15 Les filets d'Arland.

L’orientation de ce vallon encaissé est favorable à l’abri des oiseaux, il descend du nord vers le sud et son ruisseau se jette sur le sable blanc de la plage, au large Molène.
Les vents dominants de secteur ouest en est ont ici un peu moins d’impact sur les arbres où seule la canopée est constamment balancée,
Les plus hautes futaies des saules n’ont pas plus de 3 à 5 m, l’ensemble est assez compact, la largeur du stang n’excède pas dix mètres.

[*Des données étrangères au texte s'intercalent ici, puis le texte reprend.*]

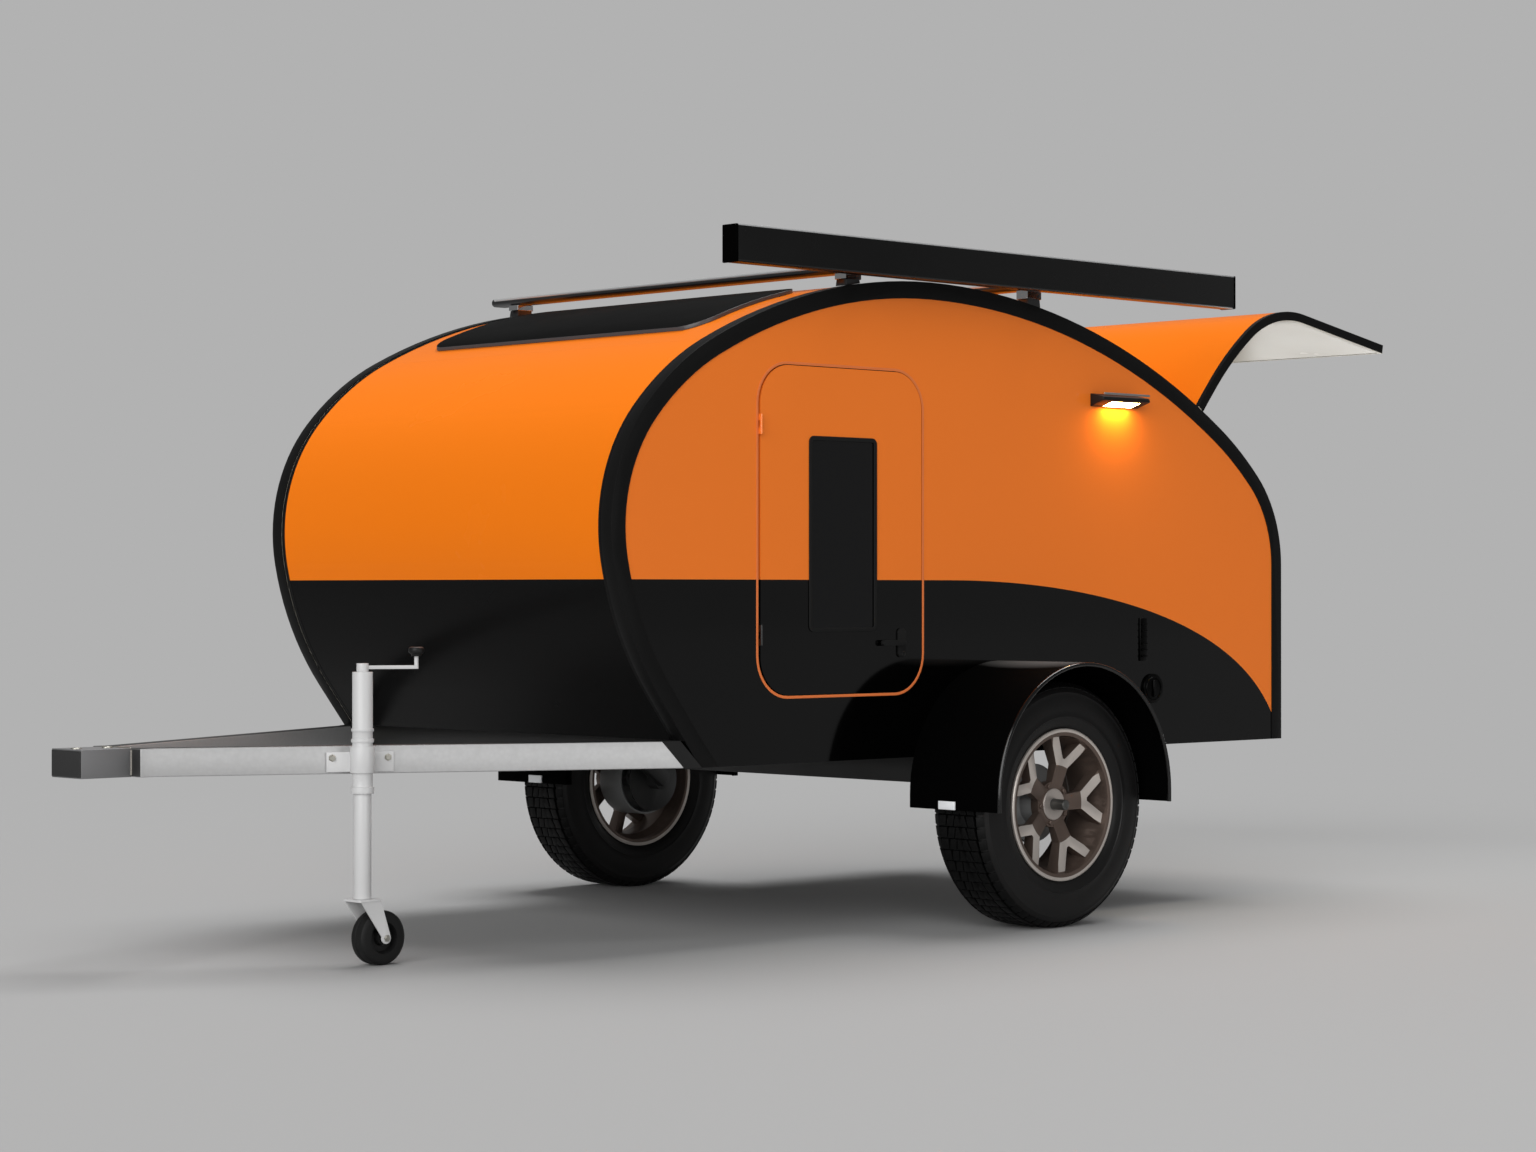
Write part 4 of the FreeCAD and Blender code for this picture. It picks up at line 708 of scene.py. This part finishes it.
GRIP_ARM = 0.154

# powder-coated steel: white, half gloss, faint 2 mm orange peel
white_powder = grained("powder_coated_steel_white", (500.0, 0.0003, 0.30, 0.42, 0.15), "#CBCBCB")
# turned nylon grip and moulded caps: black with a soft sheen
nylon_black = grained("moulded_nylon_black", (800.0, 0.0002, 0.38, 0.52, 0.2), "#131313",
        Specular_IOR_Level=0.28)
# solid rubber tread of the small wheel
solid_rubber = grained("solid_moulded_rubber", (600.0, 0.0004, 0.50, 0.66, 0.3), "#0E0E0E",
        Specular_IOR_Level=0.3)

sleeve_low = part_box("jockey_sleeve")[0]
leg_low, leg_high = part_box("jockey_leg")
stand_x, stand_y = (leg_low.x + leg_high.x) / 2, (leg_low.y + leg_high.y) / 2
clamp_turn = (math.sin(DRAWBAR_ANGLE), math.cos(DRAWBAR_ANGLE))
dressed("jockey_sleeve", "jockey_tube", BODY, white_powder, 0.0015)
dressed("jockey_crank", "jockey_crank_arm", BODY, white_powder, 0.0015)
dressed("jockey_leg", "jockey_inner_tube", "jockey_leg", white_powder, 0.0010)
dressed("jockey_fork", "jockey_caster_fork", "jockey_fork", white_powder, 0.0015)
collars = [turned(COLLAR_RING, (stand_x, stand_y, stub_high.z + COLLAR_RISE), (0, 0, 1), 36, True)]
collars.append(turned(LOWER_BAND, (stand_x, stand_y, sleeve_low.z + 0.002), (0, 0, 1), 36, True))
settle(joined(collars), "jockey_collars", BODY, white_powder)
bolts = []
for along in (-0.080, 0.080):
    spot = (stand_x - 0.038 * clamp_turn[1] + along * clamp_turn[0],
            stand_y + 0.038 * clamp_turn[0] + along * clamp_turn[1], stub_high.z - 0.034)
    bolts.append(turned(CLAMP_BOLT, spot, (clamp_turn[1], -clamp_turn[0], 0), 6))
crank_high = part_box("jockey_crank")[1]
grip = turned(GRIP, (stand_x + GRIP_ARM * clamp_turn[0], stand_y + GRIP_ARM * clamp_turn[1],
        crank_high.z - 0.0262), (0, 0, 1), 28)
settle(grip, "jockey_grip", BODY, nylon_black)

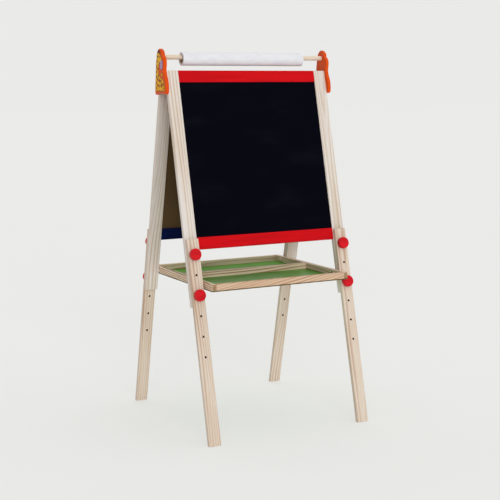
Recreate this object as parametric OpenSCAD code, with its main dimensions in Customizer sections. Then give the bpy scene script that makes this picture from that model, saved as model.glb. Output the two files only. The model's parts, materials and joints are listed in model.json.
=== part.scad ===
// Kids easel: two leaning boards on one pair of side brackets, a folding
// supply tray, four height legs with knobs, and a paper roll on a dowel.
// Millimetres. +Z up, chalkboard side faces -Y, floor at Z = 0.

/* [Frame] */
// Width across the outer faces of the front stiles
easel_w = 550; // [460:5:660]
// Slope distance from the stile top to the upper knob
knob_s = 556.6; // [552:0.2:600]
// How far a stile runs past its lower knob
stile_tail = 32.6; // [16:0.2:40]
// Width of a stile seen from the front
stile_w = 40; // [37:1:48]
// Thickness of the stiles and rails
stile_t = 13; // [12:0.5:18]
// Lean of each frame from upright, in degrees
lean = 13.3; // [11:0.1:15]
// Half gap between the front faces at the top
top_half_gap = 22; // [21:0.5:26]
// Height of the painted rails
rail_h = 36; // [28:1:40]
// Slope distance from the stile top to the lower edge of the bottom rail
rail_low = 541; // [480:1:560]

/* [Boards] */
// Thickness of each board
board_t = 3; // [2.4:0.1:4]
// How far the board face sits behind the stile face
board_set = 3; // [2:0.5:5]
// How far the board edge enters its groove
board_in = 6; // [4:0.5:8]

/* [Legs] */
// Width of a leg
leg_w = 38; // [32:1:40]
// Thickness of a leg
leg_t = 13; // [10:0.5:16]
// Slope length of a leg on its inner face
leg_len = 606; // [500:2:730]
// Hole step that the knobs use, 3 is the tallest
leg_setting = 3; // [0:1:3]
// Distance between neighbouring height holes
hole_step = 60.4; // [50:0.2:72.6]
// Distance from the leg top to its first hole
hole_first = 47; // [30:1:50]

/* [Knobs] */
// Diameter of a knob
knob_d = 35; // [28:0.5:38]
// Thickness of the knob disc
knob_t = 13; // [8:0.5:16]
// Height of the neck under the disc
neck_t = 2.5; // [1:0.5:5]
// Diameter of the knob stud
stud_d = 6; // [5:0.5:6]
// How far a stud reaches into its insert
stud_in = 9; // [5:0.5:9]

/* [Tray] */
// Clear gap between the tray and the rear stiles on each side
tray_gap = 2.5; // [1.5:0.1:4]
// Reach of the tray in front of the rear pivot
tray_front = 399; // [380:1:420]
// Reach of the tray behind the rear pivot
tray_rear = 48; // [30:1:60]
// Thickness of the tray rails
tray_rail_t = 14; // [10:0.5:18]
// Height of the tray rails
tray_rail_h = 19; // [16:0.5:22]
// Thickness of the tray floor panel
tray_floor_t = 3; // [2:0.5:4]
// Slope distance from the upper knob down to the tray pivot
tray_drop = 89.4; // [80:0.2:92]
// Distance of the divider from the middle, towards the rear
divider_y = 3; // [-40:1:40]

/* [Bracket and roll] */
// Thickness of a bracket
bracket_t = 12; // [10:0.5:16]
// Rise of a bracket above the stile tops
bracket_up = 64.5; // [60:0.5:80]
// Reach of a bracket below the stile tops
bracket_down = 72; // [62:0.5:84]
// Diameter of the roll dowel
dowel_d = 14.5; // [12:0.5:16]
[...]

En haut et au début du vallon, la végétation est plus diversifiée, un magnifique aloès côtoie des essences d’arbre peu nombreuses. C’est là, que les filets sont disposés en forme de T.
Justement ce matin au lavoir « La maréchale » rince son linge avec sa fille.
Après quelques mots avec nous, nous continuons la descente, tous les passages stratégiques que peuvent emprunter les oiseaux dans leurs déplacements sont barrés de filets verticaux de 2 mètres de hauteur.
Suivant la largeur des dits passages les bagueurs ont haubanés à chaque extrémité de sorte qu’il nous faut zigzagués pour éviter les filets d’environ 5 à 6 m à vu de nez.

Nous arrivons à mi-parcours du vallon et c’est là sur le muret qu’Yvon et ses bagueurs ont installés leur Q.G., une table de camping, avec des chaises pliantes, assis l’un en face de l’autre, chacun d’eux a sa tache, l’un prend des mesures, l’autre les transcrit.
L’oiseau repartira avec une bague métal à la patte, lui qui n’avait aucune identité s’en trouvera une avec un numéro.

Mais ces bagues mises sur les pattes des oiseaux d’Ouessant n’ont pas le même symbole que dans l’Égypte ancienne où le fauconnier avait sur lui le même anneau que son oiseau comme dans un mariage d’amour.

Je mesure dans cette pratique, l’immense dissociation entre la pensée poétique et la manipulation scientifique. L’oiseau des poètes et des libertaires y perd là toute symbolique.
Pourtant je pense souvent qu’aucune autre mer portant une île, n’a connu une telle magnificence dans la diversité et l’origine de la gent aillée.

Sur notre caillou, ils sont venus à la fois de la toundra sibérienne, des immenses plaines d’Amérique du nord, des mers arctique et antarctique, même un albatros a été observé. J’ai toujours éprouvé plus de gratitude dans mon imaginaire avec des observations furtives que de les voir distinctement mais aussi pitoyablement prisonniers.

Je rejoins Saint John Perse (des oiseaux) « de tous les animaux (….) l’oiseau (….) par son incitation au vol, fut seul à doter l’homme d’une audace nouvelle ».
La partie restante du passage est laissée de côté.